# Slovenia



## db(UK) (Aug 12, 2008)

HI, Just wondering if anyone has used Mobile Adventures Biking for a biking holiday and if so how did you find them?

Cheers Dave


----------



## majmun325 (Jun 11, 2007)

i heard that they are really good and guys from mbr spent a week with them and they couldnt praise them enough! Actually I am from Slovenia and one of MA is really good friend of my friend. 
When do you think of going to Slovenia? How many of you is going?
Check aswell: http://www.alptrails.at/ 
I know personally Lisa and Klemen and they are amazing guides. We spent together last year biking in Austria.
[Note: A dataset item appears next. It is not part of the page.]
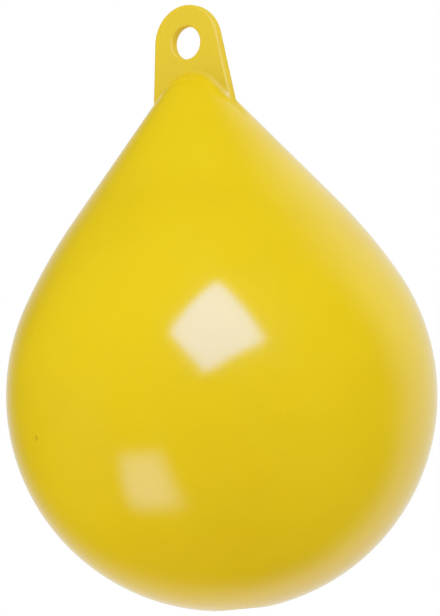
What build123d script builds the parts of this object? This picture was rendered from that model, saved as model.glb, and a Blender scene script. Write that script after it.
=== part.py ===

Contact them and say that you've been given contact by Jure Merhar.

cheers


----------



## db(UK) (Aug 12, 2008)

Many thanks majmun325

We have booked four days riding with Mobile adventures for Sept, so we are well looking forward to it!


----------



## majmun325 (Jun 11, 2007)

do you already have destinations? 
I would recomend: Čaven, Velika Planina, Pohorje, Dobrča, Blegoš, maybe half a day in bike park Kranjska Gora and second half on peaks around Kranjska Gora (Tromeja, Trupejevo poldne...) anyway guys from MA know the best trails in Slovenia!!! You will enjoy for sure and you will come back to Slovenia, the scenery will make you speachless...and the trails are gonna put a smile on your face


----------



## db(UK) (Aug 12, 2008)

Hope So - Should be Good Fun!


----------



## faca5 (Nov 6, 2010)

You can miss.


----------